___ Data shown

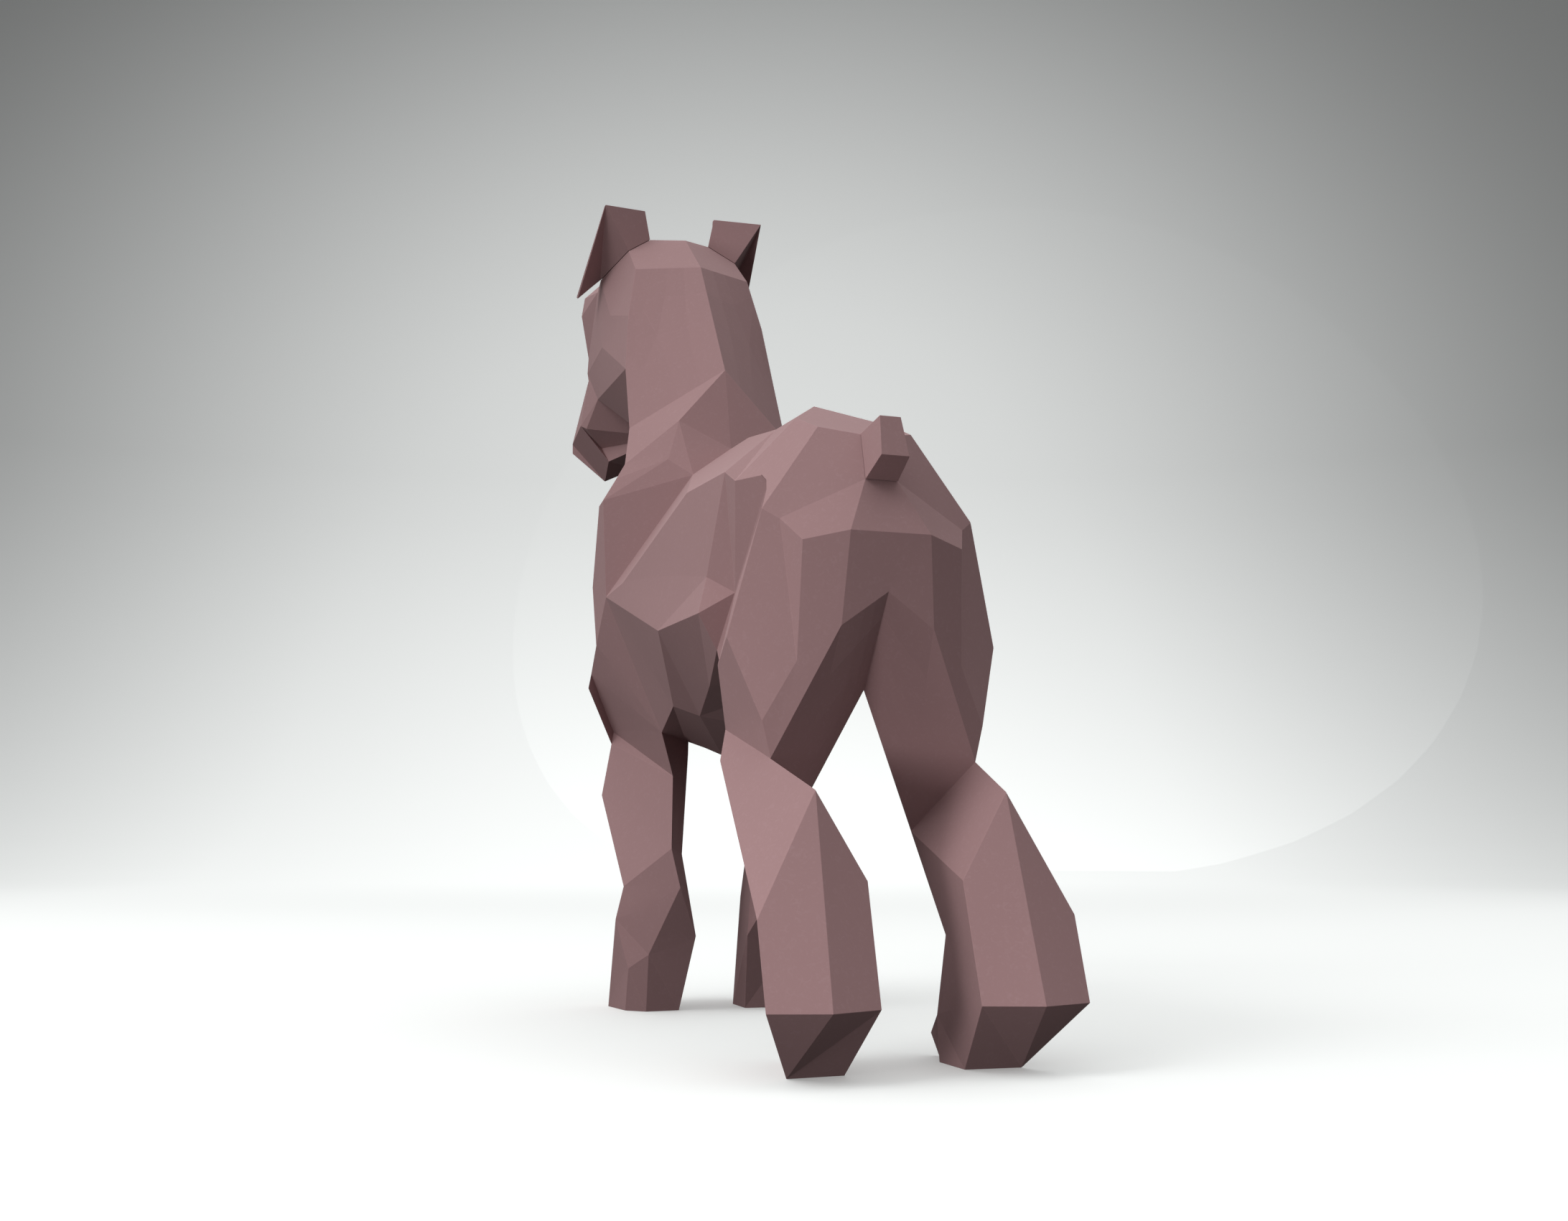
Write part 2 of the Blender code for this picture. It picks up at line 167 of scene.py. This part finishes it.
cardPieces = {               # each solid of the frame, and the folded piece that stands for it
    "dog_shell": "dogShell",
    "ear_left": "leftEar",
    "ear_right": "rightEar",
    "tail": "tailStub",
}


def selectOnly(piece):
    bpy.ops.object.select_all(action="DESELECT")
    piece.select_set(True)
    bpy.context.view_layer.objects.active = piece


def applyModifier(piece, name, kind, **settings):
    modifier = piece.modifiers.new(name, kind)
    for key, value in settings.items():
        setattr(modifier, key, value)
    selectOnly(piece)
    bpy.ops.object.modifier_apply(modifier=modifier.name)


def selectUnscored(piece):
    # the steeper folds that aren't scored, on both sides of the dog
    corners = piece.data.vertices
    for fold in piece.data.edges:
        middle = (corners[fold.vertices[0]].co + corners[fold.vertices[1]].co) / 2
        middle.x = abs(middle.x)
        fold.select = any((middle - Vector(place)).length < foldWork["nearEnough"]
                          for place in foldWork["unscored"])
    print(piece.name, "left unscored:", sum(fold.select for fold in piece.data.edges))


def foldFromNode(nodeName, pieceName):
    # the panels of a CAD solid, creased at the scored folds, rounded there and softly bent elsewhere
    piece = bpy.data.objects.new(pieceName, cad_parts[nodeName].data.copy())
    bpy.context.scene.collection.objects.link(piece)
    piece.data.materials.clear()
    piece.data.materials.append(card)
    piece.data.materials.append(scored)
    selectOnly(piece)
    bpy.ops.object.mode_set(mode="EDIT")
    bpy.ops.mesh.select_mode(type="EDGE")
    bpy.ops.mesh.select_all(action="SELECT")
    bpy.ops.mesh.customdata_custom_splitnormals_clear()
    bpy.ops.mesh.remove_doubles(threshold=foldWork["sameCorner"])
    bpy.ops.mesh.dissolve_limited(angle_limit=math.radians(foldWork["flatPanel"]))
    bpy.ops.mesh.mark_sharp(clear=True)
    bpy.ops.mesh.select_all(action="DESELECT")
    bpy.ops.object.mode_set(mode="OBJECT")
    selectUnscored(piece)
    bpy.ops.object.mode_set(mode="EDIT")
    bpy.ops.mesh.dissolve_edges(use_verts=False)
    bpy.ops.mesh.select_all(action="DESELECT")
    bpy.ops.mesh.edges_select_sharp(sharpness=math.radians(foldWork["scoredAbove"]))
    bpy.ops.transform.edge_crease(value=1.0)
    bpy.ops.transform.vert_crease(value=1.0)
    bpy.ops.object.mode_set(mode="OBJECT")
    cuts = foldWork["panelCuts"]
    applyModifier(piece, "bend", "SUBSURF", levels=cuts, render_levels=cuts)
    applyModifier(piece, "fold", "BEVEL",
                  width=foldWork["foldRadius"], segments=foldWork["foldSegments"],
                  limit_method="ANGLE", angle_limit=math.radians(foldWork["roundedAbove"]),
                  use_clamp_overlap=False, harden_normals=True,
                  material=1)           # the rounds take the scored card
    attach(piece, "root")
    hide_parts(nodeName)
    print(pieceName, "folded:", len(piece.data.polygons), "faces")


for nodeName, pieceName in cardPieces.items():
    foldFromNode(nodeName, pieceName)


studio = {
    "floorRadius": 2.7,      # metres of flat floor round the dog
    "sweepRadius": 1.1,      # metres, the curve from the floor up to the wall
    "wallHeight": 5.0,       # metres
    "sides": 128,            # of the round floor
    "curveSteps": 12,
    "pale": (0.82, 0.84, 0.83),      # paint inside the painted pools of light
    "paintedShade": (0.46, 0.47, 0.465),      # darker paint away from them: painted shade
    "roughness": 0.9,
    "specular": 0.1,
    # colour of the painted glow: the paint glows in the pools though no lamp is there
    "paintedGlow": (0.98, 1.0, 0.99),
    "paintedLightPools": [                       # middle of a painted pool of light, how far out it is full and gone, how strongly its paint glows
        ((0.0, -0.4, 0.0), 1.2, 4.4, 0.20),
        ((-1.15, -3.62, 0.85), 0.3, 2.8, 0.42),
    ],
}


def studioPaintedLight():
    # pale paint with two soft pools of light painted into it, which glow, on the floor round the dog
    # and on the wall it looks at; the darker paint away from them is painted shade
    paint, tree, shader = newMaterial("studioPaintedLight")
    place = addNode(tree, "ShaderNodeTexCoord", {}).outputs["Object"]
    paintedPoolMask = 0.0
    paintedGlow = 0.0
    for middle, full, gone, strength in studio["paintedLightPools"]:
        away = addNode(tree, "ShaderNodeVectorMath", {0: place, 1: middle}, operation="DISTANCE")
        fade = addNode(tree, "ShaderNodeMapRange", {
            "Value": away.outputs["Value"],
            "From Min": full,
            "From Max": gone,
            "To Min": 1.0,
            "To Max": 0.0,
        }, interpolation_type="SMOOTHSTEP").outputs["Result"]
        paintedPoolMask = addNode(tree, "ShaderNodeMath", {0: fade, 1: paintedPoolMask},
                      operation="ADD", use_clamp=True).outputs[0]
        paintedGlow = addNode(tree, "ShaderNodeMath", {0: fade, 1: strength, 2: paintedGlow},
                       operation="MULTIPLY_ADD").outputs[0]
    # painted light and shade: pale paint inside the pools, darker paint away from them
    tone = addNode(tree, "ShaderNodeMix", {
        "Factor": paintedPoolMask, "A": (*studio["paintedShade"], 1.0), "B": (*studio["pale"], 1.0),
    }, data_type="RGBA")
    setInputs(tree, shader, {
        "Base Color": tone.outputs["Result"],
        "Roughness": studio["roughness"],
        "Specular IOR Level": studio["specular"],
        "Emission Color": (*studio["paintedGlow"], 1.0),
        "Emission Strength": paintedGlow,
    })
    paint.cycles.emission_sampling = "NONE"      # the painted glow is seen, and lights nothing
    return paint


def paintedStudio():
    # round sweep: a disc of floor whose rim is drawn out and up into a wall
    bpy.ops.object.select_all(action="DESELECT")
    bpy.ops.mesh.primitive_circle_add(vertices=studio["sides"], radius=studio["floorRadius"],
                                      fill_type="NGON")
    sweep = bpy.context.active_object
    sweep.name = "studioSweep"
    bpy.ops.object.mode_set(mode="EDIT")
    bpy.ops.mesh.select_mode(type="EDGE")
    bpy.ops.mesh.select_all(action="SELECT")
    radius = studio["floorRadius"]
    height = 0.0
    for step in range(1, studio["curveSteps"] + 1):
        turn = math.radians(90) * step / studio["curveSteps"]
        newRadius = studio["floorRadius"] + studio["sweepRadius"] * math.sin(turn)
        newHeight = studio["sweepRadius"] * (1.0 - math.cos(turn))
        bpy.ops.mesh.extrude_edges_move(TRANSFORM_OT_translate={"value": (0, 0, newHeight - height)})
        bpy.ops.transform.resize(value=(newRadius / radius, newRadius / radius, 1.0))
        radius = newRadius
        height = newHeight
    wall = studio["wallHeight"] - height
    bpy.ops.mesh.extrude_edges_move(TRANSFORM_OT_translate={"value": (0, 0, wall)})
    bpy.ops.mesh.select_all(action="SELECT")
    bpy.ops.mesh.normals_make_consistent(inside=True)
    bpy.ops.object.mode_set(mode="OBJECT")
    bpy.ops.object.shade_smooth()
    sweep.data.materials.append(studioPaintedLight())
    sweep.visible_diffuse = False     # the floor throws no light up under the belly
    sweep.visible_glossy = False


paintedStudio()
print("studio painted")


lightPlan = {
    "topBox": {              # high on the dog's left
        "place": (1.6, 0.3, 1.6),
        "aim": (0.0, 0.0, 0.2),
        "size": 1.2,
        "watts": 13.0,
    },
    "lowBox": {              # just above the floor, behind the dog on its left
        "place": (0.55, 0.45, 0.05),
        "aim": (0.0, 0.0, 0.2),
        "size": 0.2,
        "watts": 1.3,
    },
    "heelCard": {            # on the floor behind the heels, for the light that a floor throws back
        "place": (-0.03, 0.40, 0.004),
        "aim": (0.0, 0.2, 0.03),
        "size": 0.14,
        "watts": 0.08,
    },
}


def hangLight(name, plan):
    towards = Vector(plan["aim"]) - Vector(plan["place"])
    bpy.ops.object.light_add(type="AREA", location=plan["place"],
                             rotation=towards.to_track_quat("-Z", "Y").to_euler())
    lamp = bpy.context.active_object
    lamp.name = name
    lamp.data.name = name
    lamp.data.shape = "DISK"
    lamp.data.size = plan["size"]
    lamp.data.energy = plan["watts"]
    lamp.visible_camera = False


for lampName, lampPlan in lightPlan.items():
    hangLight(lampName, lampPlan)

roomLight = {
    "flat": 0.035,           # the same from every side
    "above": [               # more from the ceiling, from before the dog and from its left
        ((0, 0, 1), 1.15),
        ((0, -1, 0), 0.70),
        ((1, 0, 0), 0.15),
    ],
    "rise": 4.0,             # how quickly that comes up above the horizon
}


def lightRoom():
    # soft light of the room, all of it but the flat part from above the floor
    world = bpy.data.worlds.new("studioRoom")
    bpy.context.scene.world = world
    world.use_nodes = True
    tree = world.node_tree
    outwards = addNode(tree, "ShaderNodeTexCoord", {}).outputs["Generated"]
    total = 0.0
    for side, strength in roomLight["above"]:
        along = addNode(tree, "ShaderNodeVectorMath", {0: outwards, 1: side}, operation="DOT_PRODUCT")
        facing = addNode(tree, "ShaderNodeMath", {0: along.outputs["Value"], 1: 0.0},
                         operation="MAXIMUM")
        total = addNode(tree, "ShaderNodeMath", {0: facing.outputs[0], 1: strength, 2: total},
                        operation="MULTIPLY_ADD").outputs[0]
    height = addNode(tree, "ShaderNodeSeparateXYZ", {0: outwards}).outputs["Z"]
    aboveFloor = addNode(tree, "ShaderNodeMath", {0: height, 1: roomLight["rise"]},
                         operation="MULTIPLY", use_clamp=True).outputs[0]
    room = addNode(tree, "ShaderNodeMath", {0: total, 1: aboveFloor, 2: roomLight["flat"]},
                   operation="MULTIPLY_ADD").outputs[0]
    setInputs(tree, tree.nodes["Background"], {"Color": (1.0, 1.0, 1.0, 1.0), "Strength": room})


lightRoom()
print("lights hung")


cameraPlan = {
    "place": (0.2476, 0.7789, 0.0841),   # low, behind the dog and a little to its left
    "turn": (97.99, 0.0, 160.84),        # degrees
    "lens": 37.9,                        # mm
    "sensor": 36.0,                      # mm wide
    "clipStart": 0.01,                   # metres
}
bpy.ops.object.camera_add(location=cameraPlan["place"],
                          rotation=[math.radians(angle) for angle in cameraPlan["turn"]])
camera = bpy.context.active_object
camera.name = "studioCamera"
camera.data.lens = cameraPlan["lens"]
camera.data.sensor_width = cameraPlan["sensor"]
camera.data.clip_start = cameraPlan["clipStart"]
bpy.context.scene.camera = camera
bpy.context.scene.view_settings.view_transform = "Standard"
print("camera set")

______

▸ Aim: Starting with the first line of the data above, copy each line exactly until you reach the line with "bpy.ops.object.modifier_apply(modifier=modifier.name)"; include that line as well.

▸ Completed exercise:
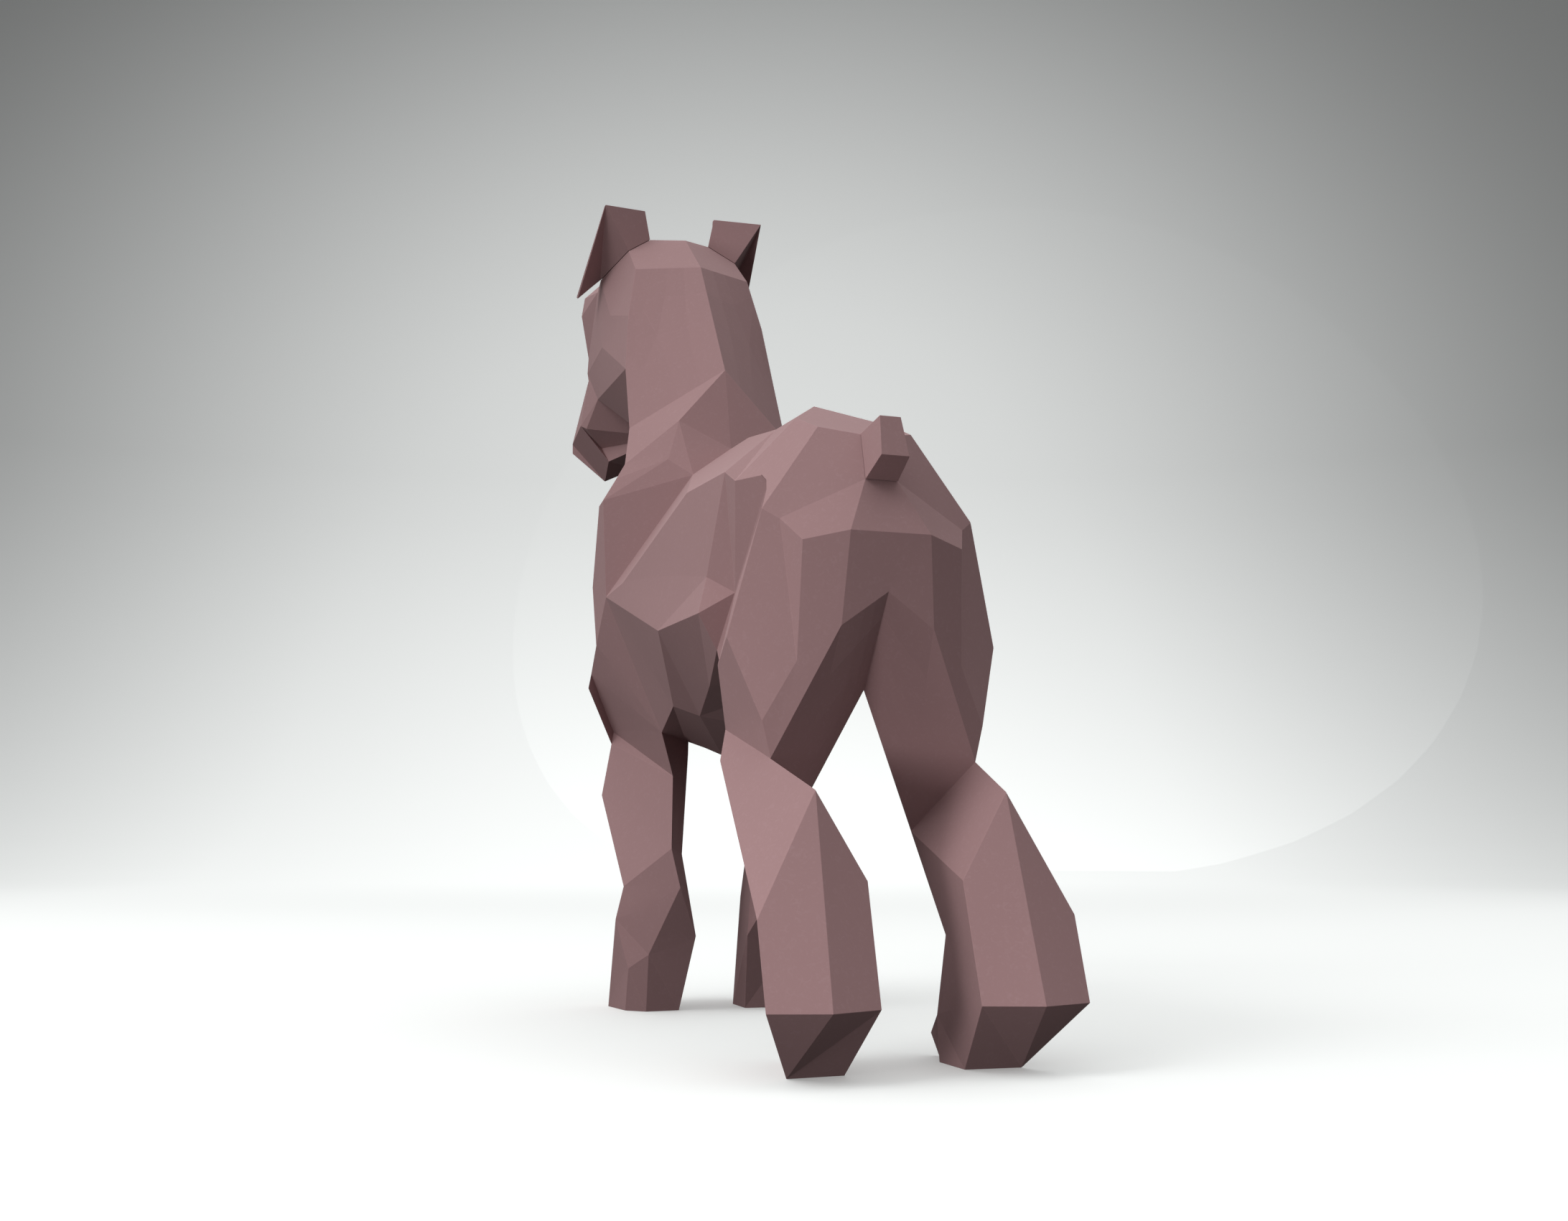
Write part 2 of the Blender code for this picture. It picks up at line 167 of scene.py. This part finishes it.
cardPieces = {               # each solid of the frame, and the folded piece that stands for it
    "dog_shell": "dogShell",
    "ear_left": "leftEar",
    "ear_right": "rightEar",
    "tail": "tailStub",
}


def selectOnly(piece):
    bpy.ops.object.select_all(action="DESELECT")
    piece.select_set(True)
    bpy.context.view_layer.objects.active = piece


def applyModifier(piece, name, kind, **settings):
    modifier = piece.modifiers.new(name, kind)
    for key, value in settings.items():
        setattr(modifier, key, value)
    selectOnly(piece)
    bpy.ops.object.modifier_apply(modifier=modifier.name)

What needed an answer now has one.